Akibatnya manusia terbatas dalam pengertiannya oleh apa yang dinyatakan oleh
Allah dan harus puas dengan pengetahuan yang tidak lengkap atau sempurna.
Hal-hal yang
tersembunyi ialah bagi Tuhan, Allah kita, tetapi hal-hal yang dinyatakan ialah
bagi kita dan bagi anak-anak kita sampai selama-lamanya, supaya kita melakukan
segala perkataan hukum Taurat ini. (Ul 29:29)
Pengertian mengenai keterbatasan pengetahuan manusia membawa kita
kepada hal yang penting dalam diskusi yang berikutnya.

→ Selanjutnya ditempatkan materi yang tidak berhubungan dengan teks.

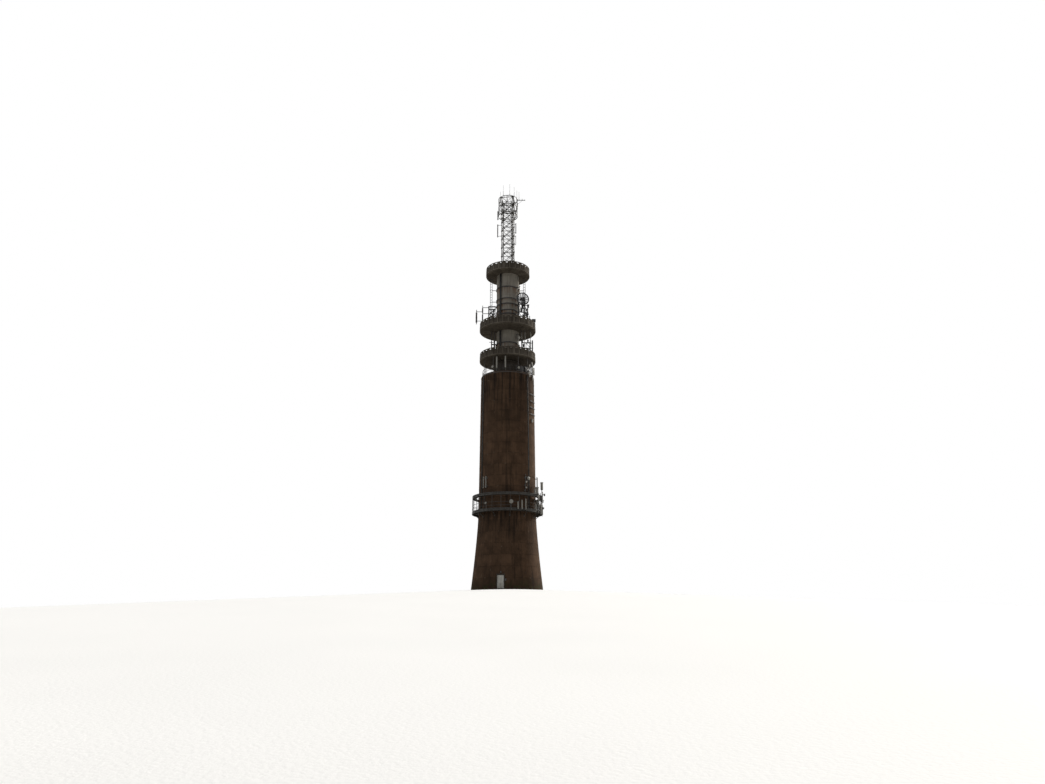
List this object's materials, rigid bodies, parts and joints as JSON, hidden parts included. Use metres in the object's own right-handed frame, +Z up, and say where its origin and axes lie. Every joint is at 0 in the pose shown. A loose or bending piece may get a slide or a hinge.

Walaupun Adam tidak
mengetahui segala sesuatu, dia tetap memiliki pengetahuan yang benar (lihat Kol
3:10). Pengertian manusia akan segala sesuatu yang ia ketahui dibatasi oleh
perspektifnya akan waktu dan perubahan-perubahan yang terjadi dalam hal-hal
yang ia ketahui. Keterbatasan-keterbatasan ini merupakan bagian dari sifat
penciptaan manusia.
Namun kita harus ingat bahwa sebelum jatuh ke dalam dosa
pengetahuan yang dimiliki oleh Adam berasal dari Allah dalam kebergantungannya
kepada penyataan Allah. Oleh karena itu segala sesuatu yang diketahui oleh
Adam, diketahuinya dengan benar, sebab ia datang pada sumber kebenaran untuk
memperolehnya, yaitu Allah. Sangat nyata bahwa keterbatasan manusia tidak
membuat ia tidak mampu untuk mengetahui kebenaran. Sepanjang pengetahuan yang
didapatkan oleh manusia itu berasal dari Allah, maka pengetahuan itu pasti
benar.
Oleh karena keterbatasannya, maka Adam harus menghadapi misteri
dalam kehidupannya, "hal-hal yang tersembunyi" (Ul 29:29) yang
ia tidak dapat ketahui. Dari fakta ini kita dapat melihat bahwa manusia yang
sempurna pun tidak mampu untuk menyusun/menyimpulkan setiap aspek dari
pengetahuan yang didapatnya ke dalam suatu paket yang baik dan sempurna; selalu
ada titik buntu dalam pemikirannya, yaitu paradoks-paradoks dan
kesulitan-kesulitan yang tidak dapat dipecahkan oleh akal pemikiran manusia.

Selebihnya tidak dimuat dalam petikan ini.